Task prompt => Everything from the line containing "base_casting()" to the line containing "self.socket = socket", both lines included, must be copied exactly; nothing else should be.

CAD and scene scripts
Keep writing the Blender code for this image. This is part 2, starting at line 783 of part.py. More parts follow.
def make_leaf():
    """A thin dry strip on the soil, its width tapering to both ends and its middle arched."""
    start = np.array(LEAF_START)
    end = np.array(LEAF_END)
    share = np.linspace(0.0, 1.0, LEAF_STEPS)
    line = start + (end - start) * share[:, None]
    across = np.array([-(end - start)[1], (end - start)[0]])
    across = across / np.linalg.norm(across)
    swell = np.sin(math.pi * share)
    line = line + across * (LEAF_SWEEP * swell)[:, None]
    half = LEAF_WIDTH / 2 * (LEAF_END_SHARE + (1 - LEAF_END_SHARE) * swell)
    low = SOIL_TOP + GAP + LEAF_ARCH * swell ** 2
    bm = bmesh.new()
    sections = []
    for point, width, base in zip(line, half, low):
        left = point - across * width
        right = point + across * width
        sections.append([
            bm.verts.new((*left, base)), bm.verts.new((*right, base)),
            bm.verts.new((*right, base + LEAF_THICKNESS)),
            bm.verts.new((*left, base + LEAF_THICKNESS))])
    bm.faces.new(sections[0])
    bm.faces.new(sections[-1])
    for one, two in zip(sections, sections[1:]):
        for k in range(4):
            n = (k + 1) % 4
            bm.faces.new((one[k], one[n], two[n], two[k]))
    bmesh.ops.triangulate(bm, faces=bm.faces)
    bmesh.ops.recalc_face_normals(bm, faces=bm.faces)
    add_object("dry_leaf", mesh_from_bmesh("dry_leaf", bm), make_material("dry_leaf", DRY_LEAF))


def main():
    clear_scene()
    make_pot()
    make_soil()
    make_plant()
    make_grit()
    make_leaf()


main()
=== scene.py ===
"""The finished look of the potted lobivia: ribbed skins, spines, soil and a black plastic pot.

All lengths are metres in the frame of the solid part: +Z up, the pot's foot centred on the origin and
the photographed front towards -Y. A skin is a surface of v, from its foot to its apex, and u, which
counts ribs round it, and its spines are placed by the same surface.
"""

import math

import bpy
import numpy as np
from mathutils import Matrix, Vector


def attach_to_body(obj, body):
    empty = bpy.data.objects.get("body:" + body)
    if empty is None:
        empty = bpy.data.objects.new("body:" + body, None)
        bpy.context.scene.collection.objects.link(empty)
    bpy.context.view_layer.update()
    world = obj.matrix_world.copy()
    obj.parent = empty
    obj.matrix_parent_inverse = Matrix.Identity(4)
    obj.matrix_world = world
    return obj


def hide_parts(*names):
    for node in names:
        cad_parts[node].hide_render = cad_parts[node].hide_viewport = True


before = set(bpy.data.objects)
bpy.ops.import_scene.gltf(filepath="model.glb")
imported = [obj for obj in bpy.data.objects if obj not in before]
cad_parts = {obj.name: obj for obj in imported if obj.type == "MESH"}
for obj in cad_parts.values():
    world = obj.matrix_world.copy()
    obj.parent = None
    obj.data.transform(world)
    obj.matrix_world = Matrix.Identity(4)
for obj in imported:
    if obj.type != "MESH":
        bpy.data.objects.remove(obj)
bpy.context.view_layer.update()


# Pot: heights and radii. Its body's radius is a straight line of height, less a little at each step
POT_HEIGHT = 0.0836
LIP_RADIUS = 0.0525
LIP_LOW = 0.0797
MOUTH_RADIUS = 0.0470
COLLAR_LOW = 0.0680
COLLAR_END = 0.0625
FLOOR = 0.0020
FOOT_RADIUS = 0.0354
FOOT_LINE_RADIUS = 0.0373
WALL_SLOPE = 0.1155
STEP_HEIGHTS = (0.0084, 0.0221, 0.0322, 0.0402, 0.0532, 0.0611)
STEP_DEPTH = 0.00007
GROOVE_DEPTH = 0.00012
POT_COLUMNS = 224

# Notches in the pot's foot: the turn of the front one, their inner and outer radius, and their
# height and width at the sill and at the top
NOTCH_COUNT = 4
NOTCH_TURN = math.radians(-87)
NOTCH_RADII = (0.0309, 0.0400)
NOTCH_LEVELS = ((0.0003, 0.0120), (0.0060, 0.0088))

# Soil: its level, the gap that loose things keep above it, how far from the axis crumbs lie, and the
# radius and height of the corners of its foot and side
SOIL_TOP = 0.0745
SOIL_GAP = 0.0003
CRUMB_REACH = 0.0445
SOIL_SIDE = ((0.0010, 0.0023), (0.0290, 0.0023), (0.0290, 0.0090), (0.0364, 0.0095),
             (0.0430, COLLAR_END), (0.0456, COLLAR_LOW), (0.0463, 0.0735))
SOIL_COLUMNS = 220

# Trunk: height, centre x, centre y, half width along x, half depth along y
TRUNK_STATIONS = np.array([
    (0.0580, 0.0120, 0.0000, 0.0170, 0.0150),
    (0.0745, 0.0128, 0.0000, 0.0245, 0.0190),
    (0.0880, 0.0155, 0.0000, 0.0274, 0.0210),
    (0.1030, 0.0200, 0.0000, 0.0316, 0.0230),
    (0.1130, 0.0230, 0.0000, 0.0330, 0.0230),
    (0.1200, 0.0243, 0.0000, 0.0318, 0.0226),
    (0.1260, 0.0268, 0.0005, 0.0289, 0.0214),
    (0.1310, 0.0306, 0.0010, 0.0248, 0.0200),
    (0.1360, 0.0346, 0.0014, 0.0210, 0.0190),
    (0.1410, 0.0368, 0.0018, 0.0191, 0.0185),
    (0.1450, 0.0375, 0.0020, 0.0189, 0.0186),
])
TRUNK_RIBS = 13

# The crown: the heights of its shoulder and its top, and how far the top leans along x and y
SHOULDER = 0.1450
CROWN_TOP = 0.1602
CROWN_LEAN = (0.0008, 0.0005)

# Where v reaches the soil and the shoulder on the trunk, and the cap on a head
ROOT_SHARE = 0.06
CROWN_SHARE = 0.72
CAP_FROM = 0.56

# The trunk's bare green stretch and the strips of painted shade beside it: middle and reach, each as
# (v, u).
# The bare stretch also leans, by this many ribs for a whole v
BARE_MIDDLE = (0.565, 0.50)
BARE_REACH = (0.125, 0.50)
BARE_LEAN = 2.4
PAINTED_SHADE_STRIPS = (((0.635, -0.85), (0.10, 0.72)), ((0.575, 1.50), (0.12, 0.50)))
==
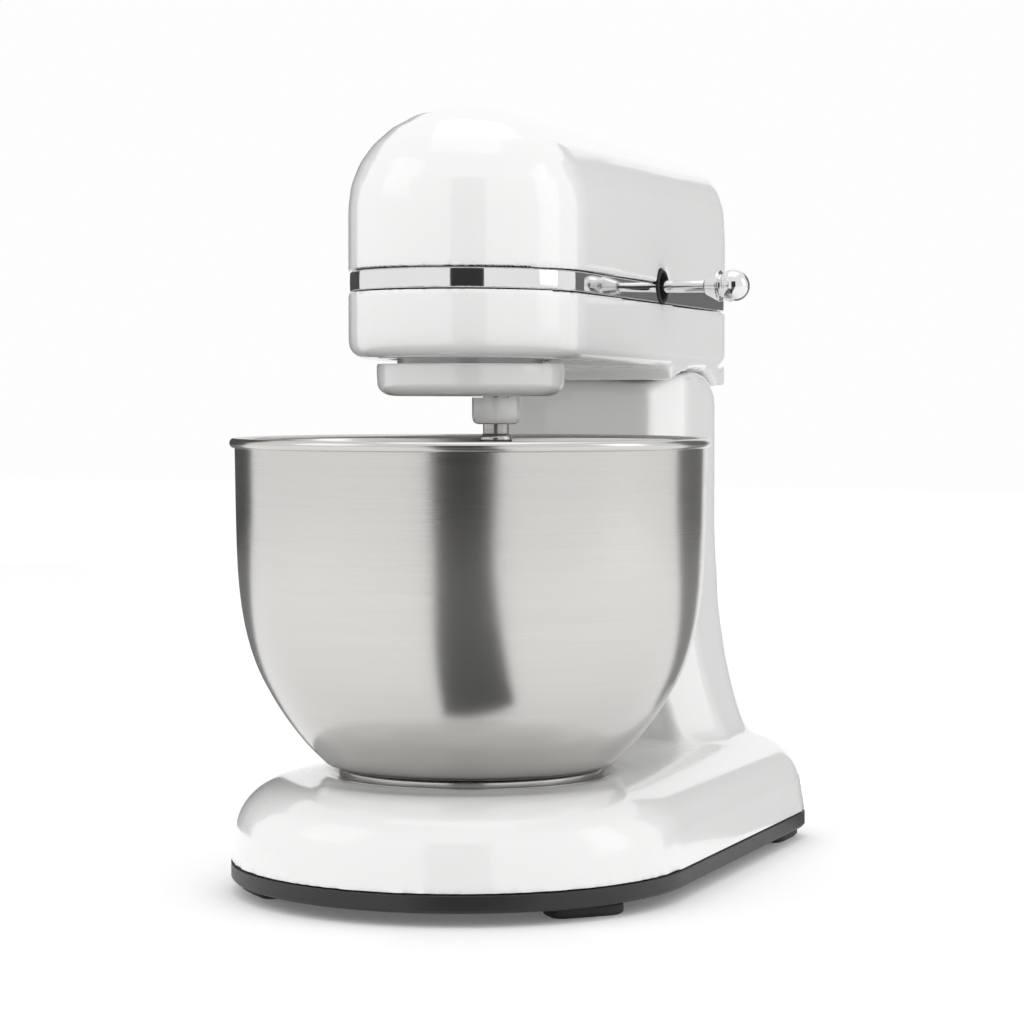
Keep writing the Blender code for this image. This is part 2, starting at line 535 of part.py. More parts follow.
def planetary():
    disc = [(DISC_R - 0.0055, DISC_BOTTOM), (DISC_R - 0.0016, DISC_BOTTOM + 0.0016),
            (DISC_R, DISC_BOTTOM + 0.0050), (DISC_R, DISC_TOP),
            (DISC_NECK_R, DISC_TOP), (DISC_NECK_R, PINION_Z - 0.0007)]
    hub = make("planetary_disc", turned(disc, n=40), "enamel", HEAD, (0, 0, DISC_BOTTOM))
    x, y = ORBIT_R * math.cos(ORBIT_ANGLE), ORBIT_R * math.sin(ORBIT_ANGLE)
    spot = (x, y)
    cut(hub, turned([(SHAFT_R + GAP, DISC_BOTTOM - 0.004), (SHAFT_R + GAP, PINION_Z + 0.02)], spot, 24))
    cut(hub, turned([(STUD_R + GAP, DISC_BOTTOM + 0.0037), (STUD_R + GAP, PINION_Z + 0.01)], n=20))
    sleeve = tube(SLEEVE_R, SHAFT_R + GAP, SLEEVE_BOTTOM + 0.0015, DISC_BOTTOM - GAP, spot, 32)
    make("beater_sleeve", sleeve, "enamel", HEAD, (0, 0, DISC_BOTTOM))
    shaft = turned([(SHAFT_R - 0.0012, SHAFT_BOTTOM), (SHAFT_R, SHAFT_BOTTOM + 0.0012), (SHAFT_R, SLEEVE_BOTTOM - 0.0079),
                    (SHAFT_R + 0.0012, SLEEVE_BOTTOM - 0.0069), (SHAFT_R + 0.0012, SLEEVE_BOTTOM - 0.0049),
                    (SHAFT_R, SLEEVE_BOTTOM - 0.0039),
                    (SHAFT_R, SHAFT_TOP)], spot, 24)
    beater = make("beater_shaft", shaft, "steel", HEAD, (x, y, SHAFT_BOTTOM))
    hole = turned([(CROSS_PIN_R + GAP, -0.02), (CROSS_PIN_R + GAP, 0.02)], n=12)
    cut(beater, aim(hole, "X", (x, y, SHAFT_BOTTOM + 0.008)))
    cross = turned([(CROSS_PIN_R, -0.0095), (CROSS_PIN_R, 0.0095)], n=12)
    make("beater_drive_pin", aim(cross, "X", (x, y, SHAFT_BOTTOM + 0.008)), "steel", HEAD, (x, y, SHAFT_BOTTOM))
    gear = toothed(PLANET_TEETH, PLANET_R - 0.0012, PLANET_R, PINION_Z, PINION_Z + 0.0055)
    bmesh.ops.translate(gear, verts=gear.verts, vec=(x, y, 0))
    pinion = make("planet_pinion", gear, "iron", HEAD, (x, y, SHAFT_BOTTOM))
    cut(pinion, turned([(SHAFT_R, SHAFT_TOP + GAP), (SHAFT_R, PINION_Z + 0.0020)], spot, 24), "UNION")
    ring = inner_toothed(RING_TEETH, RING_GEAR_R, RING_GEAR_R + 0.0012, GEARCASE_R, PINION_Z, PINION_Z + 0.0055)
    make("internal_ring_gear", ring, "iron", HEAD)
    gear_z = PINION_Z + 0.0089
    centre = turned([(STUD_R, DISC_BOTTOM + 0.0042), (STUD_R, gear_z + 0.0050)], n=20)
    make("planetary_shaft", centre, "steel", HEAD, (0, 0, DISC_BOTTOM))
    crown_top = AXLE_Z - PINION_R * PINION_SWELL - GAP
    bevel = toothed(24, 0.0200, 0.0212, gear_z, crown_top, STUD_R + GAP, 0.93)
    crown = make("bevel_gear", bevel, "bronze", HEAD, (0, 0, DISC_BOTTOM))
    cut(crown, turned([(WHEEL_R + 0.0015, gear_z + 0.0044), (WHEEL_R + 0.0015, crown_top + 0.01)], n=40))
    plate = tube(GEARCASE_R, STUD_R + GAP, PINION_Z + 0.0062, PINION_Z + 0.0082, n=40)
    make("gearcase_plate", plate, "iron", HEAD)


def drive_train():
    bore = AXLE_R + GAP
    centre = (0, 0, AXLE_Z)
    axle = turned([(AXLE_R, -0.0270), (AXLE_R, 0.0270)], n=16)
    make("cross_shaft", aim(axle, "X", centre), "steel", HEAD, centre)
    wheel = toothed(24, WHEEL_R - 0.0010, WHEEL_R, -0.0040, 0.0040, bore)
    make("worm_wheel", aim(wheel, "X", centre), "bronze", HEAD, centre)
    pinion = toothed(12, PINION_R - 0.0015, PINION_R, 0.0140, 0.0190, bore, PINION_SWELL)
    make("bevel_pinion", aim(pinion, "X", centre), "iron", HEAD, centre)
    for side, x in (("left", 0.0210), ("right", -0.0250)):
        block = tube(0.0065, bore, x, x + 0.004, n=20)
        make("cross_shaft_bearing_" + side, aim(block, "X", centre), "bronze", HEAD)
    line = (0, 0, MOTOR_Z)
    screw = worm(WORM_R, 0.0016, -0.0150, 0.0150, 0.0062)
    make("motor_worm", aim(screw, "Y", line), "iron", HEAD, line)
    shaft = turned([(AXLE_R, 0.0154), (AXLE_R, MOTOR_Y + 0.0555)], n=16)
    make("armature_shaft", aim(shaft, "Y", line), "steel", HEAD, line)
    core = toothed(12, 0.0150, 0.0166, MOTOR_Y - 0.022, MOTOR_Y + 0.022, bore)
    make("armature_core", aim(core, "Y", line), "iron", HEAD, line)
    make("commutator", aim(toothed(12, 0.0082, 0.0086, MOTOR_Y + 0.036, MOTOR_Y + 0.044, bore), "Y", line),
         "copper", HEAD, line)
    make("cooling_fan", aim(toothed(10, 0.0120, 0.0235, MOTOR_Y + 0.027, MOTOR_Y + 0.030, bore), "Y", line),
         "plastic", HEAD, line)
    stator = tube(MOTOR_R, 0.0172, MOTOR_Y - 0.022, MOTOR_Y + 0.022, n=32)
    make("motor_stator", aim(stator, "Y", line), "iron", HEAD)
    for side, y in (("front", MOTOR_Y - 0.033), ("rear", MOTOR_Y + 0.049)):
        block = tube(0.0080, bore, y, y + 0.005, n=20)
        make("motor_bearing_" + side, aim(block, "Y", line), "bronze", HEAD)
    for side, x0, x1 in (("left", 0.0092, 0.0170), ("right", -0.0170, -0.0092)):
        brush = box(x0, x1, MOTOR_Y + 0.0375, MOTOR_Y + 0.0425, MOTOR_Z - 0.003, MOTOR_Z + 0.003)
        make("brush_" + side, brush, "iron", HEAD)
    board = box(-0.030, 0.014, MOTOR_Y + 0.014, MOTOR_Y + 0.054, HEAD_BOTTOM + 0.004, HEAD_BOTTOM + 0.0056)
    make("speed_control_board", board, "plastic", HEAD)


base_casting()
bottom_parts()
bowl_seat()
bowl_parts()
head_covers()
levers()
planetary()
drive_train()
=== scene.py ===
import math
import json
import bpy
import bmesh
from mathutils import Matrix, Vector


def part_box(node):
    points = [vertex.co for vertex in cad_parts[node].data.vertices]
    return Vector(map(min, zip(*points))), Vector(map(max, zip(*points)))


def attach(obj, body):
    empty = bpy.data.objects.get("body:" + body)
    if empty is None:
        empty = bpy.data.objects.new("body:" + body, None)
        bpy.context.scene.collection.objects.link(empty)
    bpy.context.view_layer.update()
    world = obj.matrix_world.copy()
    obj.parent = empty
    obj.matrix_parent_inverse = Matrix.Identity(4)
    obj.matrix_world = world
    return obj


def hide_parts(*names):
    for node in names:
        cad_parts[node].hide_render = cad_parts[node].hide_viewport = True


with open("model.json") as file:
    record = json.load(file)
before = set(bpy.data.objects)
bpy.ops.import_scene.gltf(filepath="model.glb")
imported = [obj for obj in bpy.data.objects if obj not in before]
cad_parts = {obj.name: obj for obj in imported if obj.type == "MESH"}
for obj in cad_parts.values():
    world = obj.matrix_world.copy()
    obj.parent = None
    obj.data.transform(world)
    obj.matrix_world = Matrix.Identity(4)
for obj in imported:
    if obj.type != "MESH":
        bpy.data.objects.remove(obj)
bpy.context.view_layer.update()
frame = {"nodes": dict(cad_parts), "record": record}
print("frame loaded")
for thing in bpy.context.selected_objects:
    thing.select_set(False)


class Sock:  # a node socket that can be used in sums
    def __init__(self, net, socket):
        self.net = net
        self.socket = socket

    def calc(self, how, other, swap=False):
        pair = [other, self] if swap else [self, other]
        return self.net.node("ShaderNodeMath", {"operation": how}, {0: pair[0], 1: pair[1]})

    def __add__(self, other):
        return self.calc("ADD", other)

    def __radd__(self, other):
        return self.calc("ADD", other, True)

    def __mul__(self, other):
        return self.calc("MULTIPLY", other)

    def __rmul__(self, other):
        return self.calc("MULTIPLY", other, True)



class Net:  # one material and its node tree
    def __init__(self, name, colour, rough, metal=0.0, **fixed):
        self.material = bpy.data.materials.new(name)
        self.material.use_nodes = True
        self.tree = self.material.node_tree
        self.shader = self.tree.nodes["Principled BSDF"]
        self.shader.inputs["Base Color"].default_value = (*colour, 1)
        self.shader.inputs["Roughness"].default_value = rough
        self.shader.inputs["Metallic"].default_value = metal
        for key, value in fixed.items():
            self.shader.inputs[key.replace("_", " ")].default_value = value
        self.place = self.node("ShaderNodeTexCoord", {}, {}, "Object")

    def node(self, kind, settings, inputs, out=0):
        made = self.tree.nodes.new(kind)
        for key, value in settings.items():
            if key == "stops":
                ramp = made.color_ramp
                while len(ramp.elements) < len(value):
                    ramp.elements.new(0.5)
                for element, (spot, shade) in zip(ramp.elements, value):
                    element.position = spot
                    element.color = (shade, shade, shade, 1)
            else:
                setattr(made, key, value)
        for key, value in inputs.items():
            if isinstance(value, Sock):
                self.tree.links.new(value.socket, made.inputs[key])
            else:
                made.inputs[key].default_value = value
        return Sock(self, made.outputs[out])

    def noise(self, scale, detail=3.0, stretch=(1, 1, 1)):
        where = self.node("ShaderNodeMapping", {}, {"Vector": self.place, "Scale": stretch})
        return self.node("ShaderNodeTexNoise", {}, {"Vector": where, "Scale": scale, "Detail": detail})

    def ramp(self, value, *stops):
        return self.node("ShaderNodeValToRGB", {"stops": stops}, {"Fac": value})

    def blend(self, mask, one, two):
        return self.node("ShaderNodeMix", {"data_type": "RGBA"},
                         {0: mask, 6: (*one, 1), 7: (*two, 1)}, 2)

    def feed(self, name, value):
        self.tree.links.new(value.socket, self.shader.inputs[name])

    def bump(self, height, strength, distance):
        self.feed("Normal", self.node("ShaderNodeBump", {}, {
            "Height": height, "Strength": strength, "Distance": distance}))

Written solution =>
base_casting()
bottom_parts()
bowl_seat()
bowl_parts()
head_covers()
levers()
planetary()
drive_train()
=== scene.py ===
import math
import json
import bpy
import bmesh
from mathutils import Matrix, Vector


def part_box(node):
    points = [vertex.co for vertex in cad_parts[node].data.vertices]
    return Vector(map(min, zip(*points))), Vector(map(max, zip(*points)))


def attach(obj, body):
    empty = bpy.data.objects.get("body:" + body)
    if empty is None:
        empty = bpy.data.objects.new("body:" + body, None)
        bpy.context.scene.collection.objects.link(empty)
    bpy.context.view_layer.update()
    world = obj.matrix_world.copy()
    obj.parent = empty
    obj.matrix_parent_inverse = Matrix.Identity(4)
    obj.matrix_world = world
    return obj


def hide_parts(*names):
    for node in names:
        cad_parts[node].hide_render = cad_parts[node].hide_viewport = True


with open("model.json") as file:
    record = json.load(file)
before = set(bpy.data.objects)
bpy.ops.import_scene.gltf(filepath="model.glb")
imported = [obj for obj in bpy.data.objects if obj not in before]
cad_parts = {obj.name: obj for obj in imported if obj.type == "MESH"}
for obj in cad_parts.values():
    world = obj.matrix_world.copy()
    obj.parent = None
    obj.data.transform(world)
    obj.matrix_world = Matrix.Identity(4)
for obj in imported:
    if obj.type != "MESH":
        bpy.data.objects.remove(obj)
bpy.context.view_layer.update()
frame = {"nodes": dict(cad_parts), "record": record}
print("frame loaded")
for thing in bpy.context.selected_objects:
    thing.select_set(False)


class Sock:  # a node socket that can be used in sums
    def __init__(self, net, socket):
        self.net = net
        self.socket = socket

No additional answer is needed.